Your cold outreach sequences are pissing people off
If you operate pragmatically—considering human behavior and the fact that a real person is on the other end—this resonates. If you operate in the world of software-to-human interactions, sequences will continue to dictate how you approach outbound.
1-minute read
Don’t be this person.
This guy has sent me 6 messages. I’ve told him “No thanks” 3 separate times. Yet, his dumb automated sequences driven by software keep going—plowing through my inbox with zero regard for my lack of interest as the real human who’s on the receiving end of those blasts.
FTR, my stance on cold outreach has completely changed. I’m a fan. It works. Count me one of the converts.
That said, there’s nuance to cold outreach. At least I have an opinion.
Here it is:
Send one email (or DM or InMail). Just one. Not a string of follow-ups.
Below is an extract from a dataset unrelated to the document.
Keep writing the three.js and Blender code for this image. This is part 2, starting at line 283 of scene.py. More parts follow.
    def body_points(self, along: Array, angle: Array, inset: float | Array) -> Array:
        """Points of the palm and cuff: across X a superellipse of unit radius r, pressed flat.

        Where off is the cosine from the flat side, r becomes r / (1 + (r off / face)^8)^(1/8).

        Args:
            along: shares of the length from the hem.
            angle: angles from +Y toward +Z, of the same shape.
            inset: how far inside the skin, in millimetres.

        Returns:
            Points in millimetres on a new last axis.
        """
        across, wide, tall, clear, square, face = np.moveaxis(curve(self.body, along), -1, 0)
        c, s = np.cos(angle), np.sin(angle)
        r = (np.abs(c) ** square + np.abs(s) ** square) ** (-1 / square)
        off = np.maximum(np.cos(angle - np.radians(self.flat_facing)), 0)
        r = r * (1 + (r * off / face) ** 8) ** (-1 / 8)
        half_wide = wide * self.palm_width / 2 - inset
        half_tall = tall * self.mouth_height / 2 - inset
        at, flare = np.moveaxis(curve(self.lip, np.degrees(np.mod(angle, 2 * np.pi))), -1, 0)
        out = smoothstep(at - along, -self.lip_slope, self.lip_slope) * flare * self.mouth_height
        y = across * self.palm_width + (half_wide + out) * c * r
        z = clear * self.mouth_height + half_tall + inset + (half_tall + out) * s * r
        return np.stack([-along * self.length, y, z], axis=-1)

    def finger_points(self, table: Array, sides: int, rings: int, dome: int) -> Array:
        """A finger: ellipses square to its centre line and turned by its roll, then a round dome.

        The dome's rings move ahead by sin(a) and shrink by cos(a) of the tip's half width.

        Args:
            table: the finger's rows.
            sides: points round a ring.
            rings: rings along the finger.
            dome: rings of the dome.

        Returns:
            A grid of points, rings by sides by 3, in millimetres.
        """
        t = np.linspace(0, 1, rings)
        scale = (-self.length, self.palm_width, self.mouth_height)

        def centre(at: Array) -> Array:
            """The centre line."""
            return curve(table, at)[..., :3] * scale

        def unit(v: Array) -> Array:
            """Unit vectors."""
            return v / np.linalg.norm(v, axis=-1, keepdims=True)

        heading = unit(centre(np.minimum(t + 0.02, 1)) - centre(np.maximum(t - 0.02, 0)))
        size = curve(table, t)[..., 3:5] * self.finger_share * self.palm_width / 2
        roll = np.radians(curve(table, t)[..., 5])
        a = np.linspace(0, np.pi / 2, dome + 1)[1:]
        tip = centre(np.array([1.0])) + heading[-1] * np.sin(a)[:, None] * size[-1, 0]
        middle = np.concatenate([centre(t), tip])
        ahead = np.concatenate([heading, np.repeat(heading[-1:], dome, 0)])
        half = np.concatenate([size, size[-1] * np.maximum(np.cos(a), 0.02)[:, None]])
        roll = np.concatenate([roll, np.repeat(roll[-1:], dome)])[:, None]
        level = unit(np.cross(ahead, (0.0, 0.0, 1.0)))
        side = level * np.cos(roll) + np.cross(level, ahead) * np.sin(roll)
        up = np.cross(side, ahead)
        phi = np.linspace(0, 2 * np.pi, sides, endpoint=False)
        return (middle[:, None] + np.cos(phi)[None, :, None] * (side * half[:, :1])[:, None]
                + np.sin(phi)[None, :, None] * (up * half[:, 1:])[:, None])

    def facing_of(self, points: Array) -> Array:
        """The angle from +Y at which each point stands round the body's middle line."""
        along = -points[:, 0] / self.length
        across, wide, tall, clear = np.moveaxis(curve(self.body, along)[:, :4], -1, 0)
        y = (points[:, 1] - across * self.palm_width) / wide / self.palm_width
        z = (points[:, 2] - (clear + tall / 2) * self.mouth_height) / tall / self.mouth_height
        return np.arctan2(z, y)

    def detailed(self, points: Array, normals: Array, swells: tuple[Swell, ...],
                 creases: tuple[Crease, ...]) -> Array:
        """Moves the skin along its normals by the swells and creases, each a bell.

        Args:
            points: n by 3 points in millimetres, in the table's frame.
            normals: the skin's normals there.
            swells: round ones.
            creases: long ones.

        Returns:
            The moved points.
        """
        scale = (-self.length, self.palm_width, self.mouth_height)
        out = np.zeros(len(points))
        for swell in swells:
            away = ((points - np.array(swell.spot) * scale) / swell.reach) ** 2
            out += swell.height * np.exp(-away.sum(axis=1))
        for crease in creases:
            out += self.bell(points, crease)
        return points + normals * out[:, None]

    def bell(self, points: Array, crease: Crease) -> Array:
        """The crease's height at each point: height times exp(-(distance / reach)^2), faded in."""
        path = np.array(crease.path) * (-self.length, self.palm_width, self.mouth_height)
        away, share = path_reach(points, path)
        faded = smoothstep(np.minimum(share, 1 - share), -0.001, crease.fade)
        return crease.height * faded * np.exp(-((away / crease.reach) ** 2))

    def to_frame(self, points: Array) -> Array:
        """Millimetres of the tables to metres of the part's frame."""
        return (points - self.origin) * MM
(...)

Make your copy thoughtful, relevant, and business-personal. No BS personal-personal crap. Nobody wants that. This is about someone’s work. Keep it that way.
Let it go after that. Just leave friendly: “Anyway, no need to respond if not interesting.”
People see it. They’ll read it if they want to. No need to harass their inbox with your stupid follow-ups. (Don’t believe me? You see all the messages that reach your inboxes. You’re not a use case of one. That is the rule.)
This single-message approach flies in the face of all advice out there on cold outreach. Virtually every sales leader, sales consultant, and SDR pro will disagree with me on this.
I don’t care. I just approach this how I want to be treated as a prospect.
If you do a good job on Message 1—and if what you're positioning is targeted and relevant—people will read it. This is why lists and ICPs mean everything.
And if you leave people in a human and friendly way, they will reply if/when your thing enters their radar of need. Either way, they will develop a good taste for your company.
One message is a brand builder. Hitting people 3-5 times when they don't reply is just delete, delete, delete, GFY, block territory.
If you operate pragmatically—considering human behavior and the fact that a real person is on the other end—this resonates.
If you operate in the world of software-to-human interactions, sequences will continue to dictate how you approach outbound.
Think about it.
— Nate
Early findings: As of this post, we're getting ~16% schedule rate off highly targeted, highly relevant, single-email cold outreach.
Note: Volume is still low overall. But it’s high enough to legitimize the signal enough for us to at least pay attention to it.